▶ Given data:
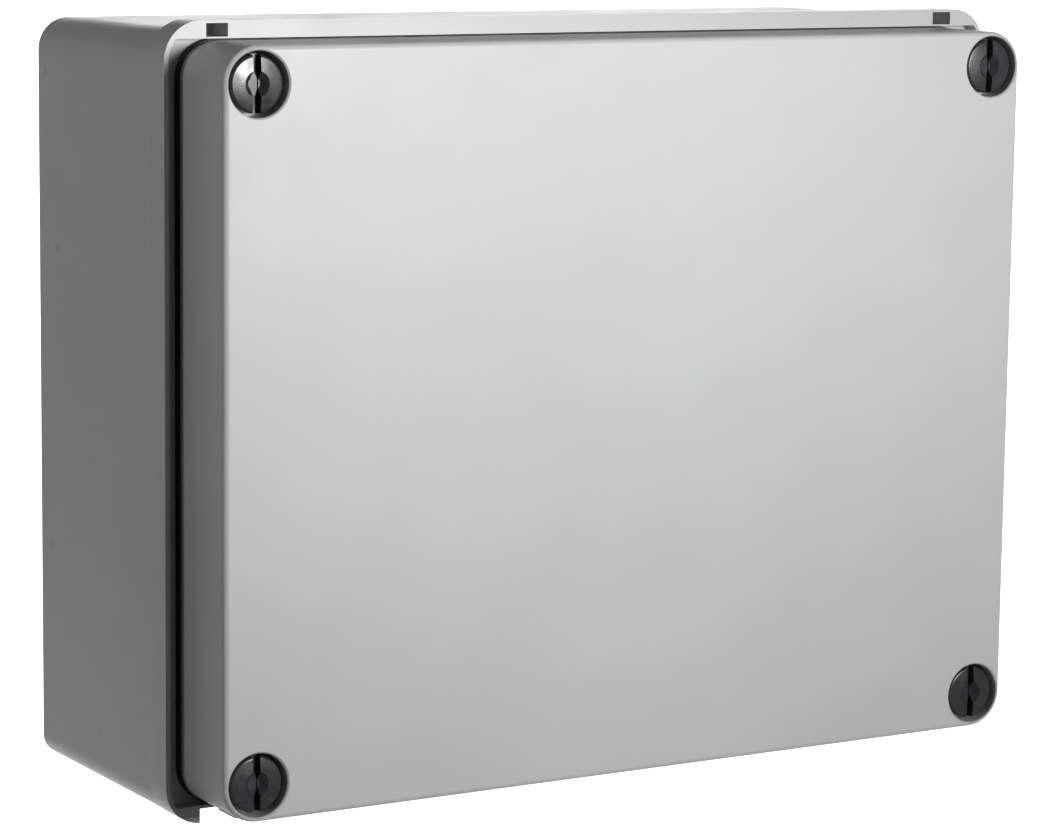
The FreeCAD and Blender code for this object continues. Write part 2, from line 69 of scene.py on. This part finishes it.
def add_camera():
    """Camera that looks at the lid from the left and a little above."""
    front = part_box("lid_shell")[0].y
    aim = Vector((CAMERA_AIM_X, front, CAMERA_AIM_Z))
    flat = math.cos(CAMERA_ELEVATION)
    back = Vector((-math.sin(CAMERA_AZIMUTH) * flat, -math.cos(CAMERA_AZIMUTH) * flat,
                   math.sin(CAMERA_ELEVATION)))
    right = Vector((math.cos(CAMERA_AZIMUTH), -math.sin(CAMERA_AZIMUTH), 0.0))
    up = back.cross(right)
    turn = Matrix.Rotation(CAMERA_ROLL, 3, back)
    right = turn @ right
    up = turn @ up
    data = bpy.data.cameras.new("photo_camera")
    data.lens = CAMERA_FOCAL
    data.sensor_width = SENSOR_WIDTH
    data.clip_start = CLIP_START
    camera = bpy.data.objects.new("photo_camera", data)
    bpy.context.scene.collection.objects.link(camera)
    rotation = Matrix((right, up, back)).transposed().to_4x4()
    camera.matrix_world = Matrix.Translation(aim + back * CAMERA_DISTANCE) @ rotation
    bpy.context.scene.camera = camera


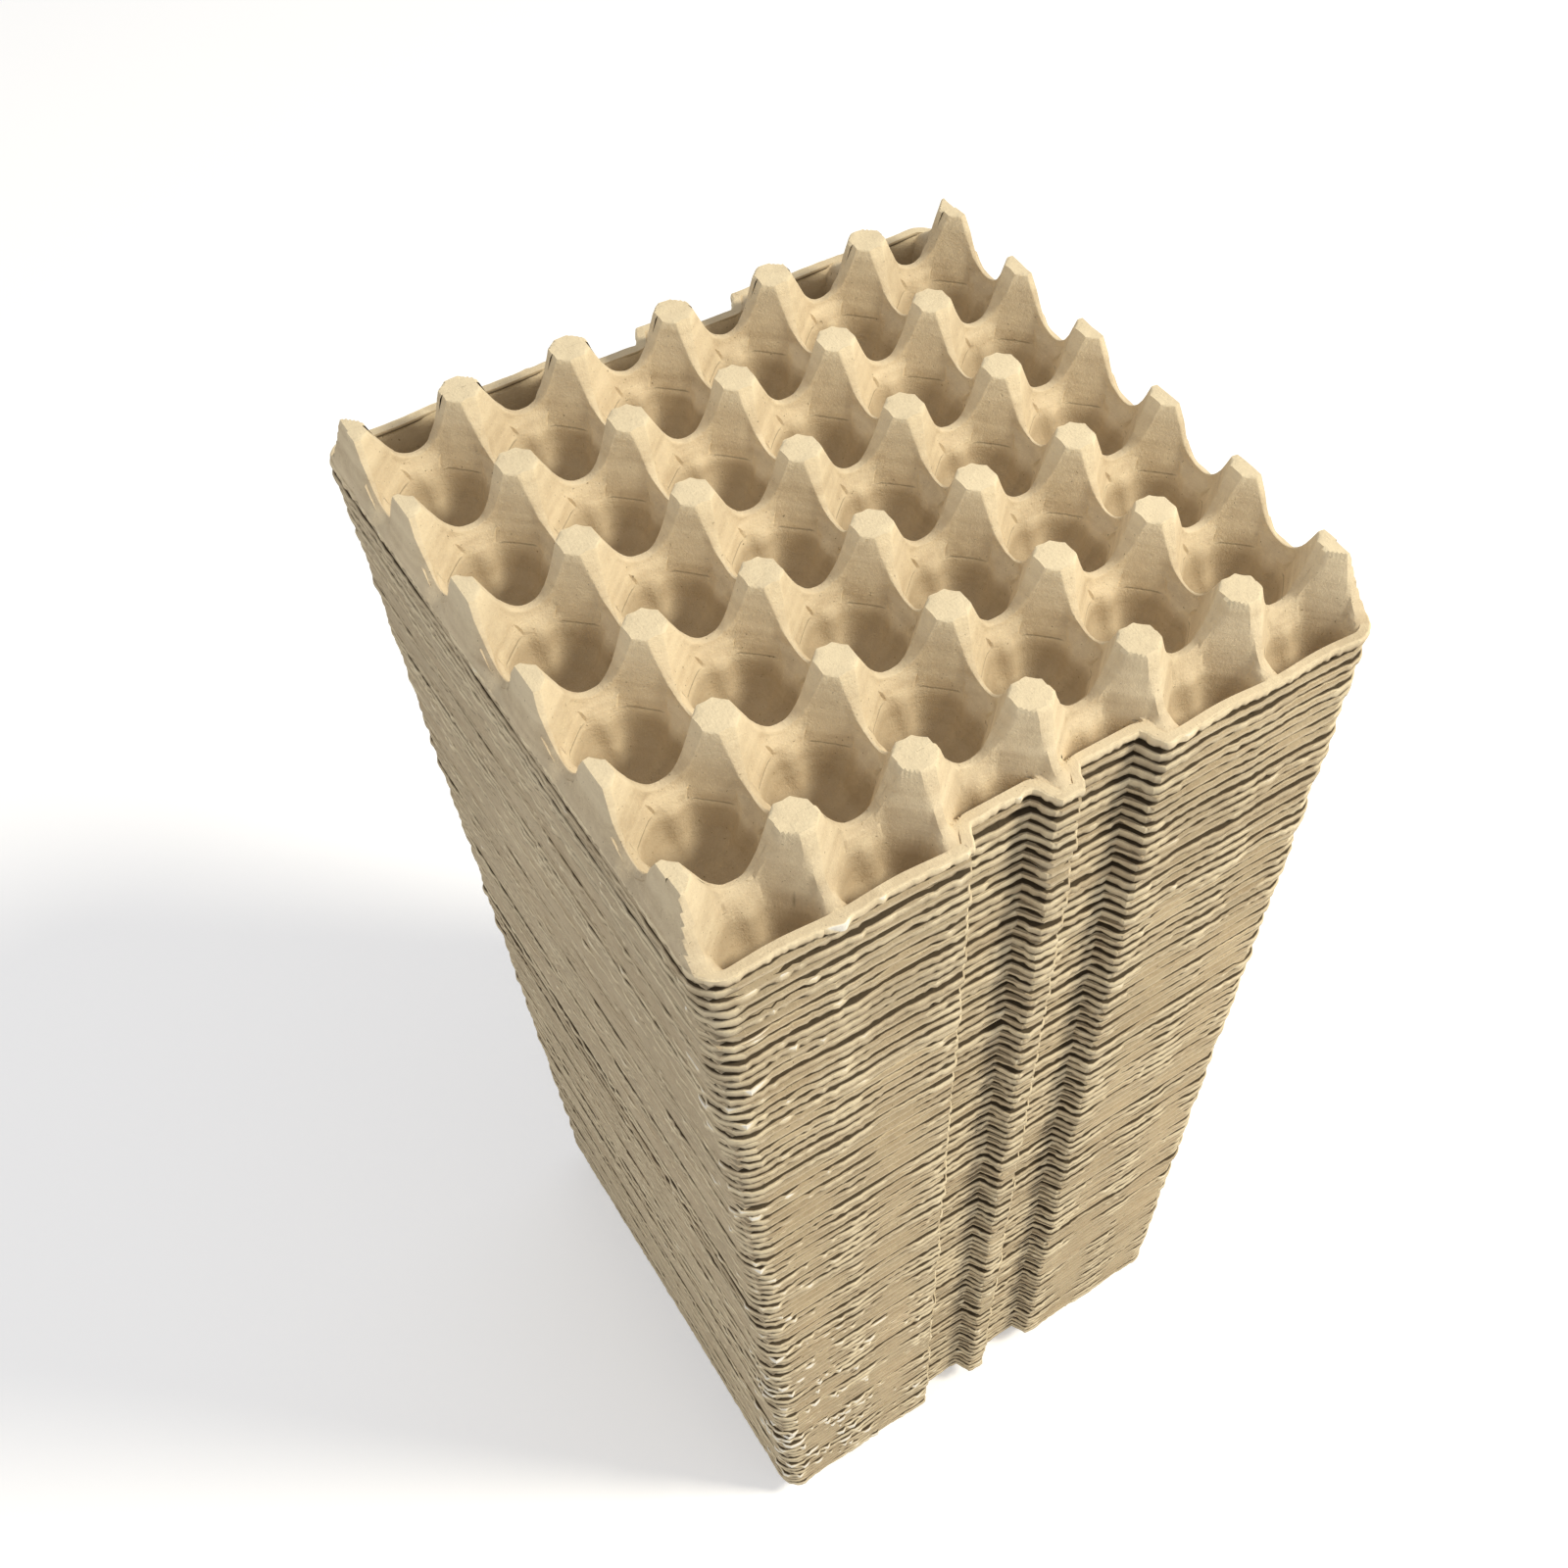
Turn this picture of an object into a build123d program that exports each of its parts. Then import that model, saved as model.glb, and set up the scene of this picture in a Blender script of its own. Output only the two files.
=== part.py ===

▶ Your objective: Extract every line containing the string "Blender" from the data above.

▶ Written solution:
The FreeCAD and Blender code for this object continues. Write part 2, from line 69 of scene.py on. This part finishes it.
Turn this picture of an object into a build123d program that exports each of its parts. Then import that model, saved as model.glb, and set up the scene of this picture in a Blender script of its own. Output only the two files.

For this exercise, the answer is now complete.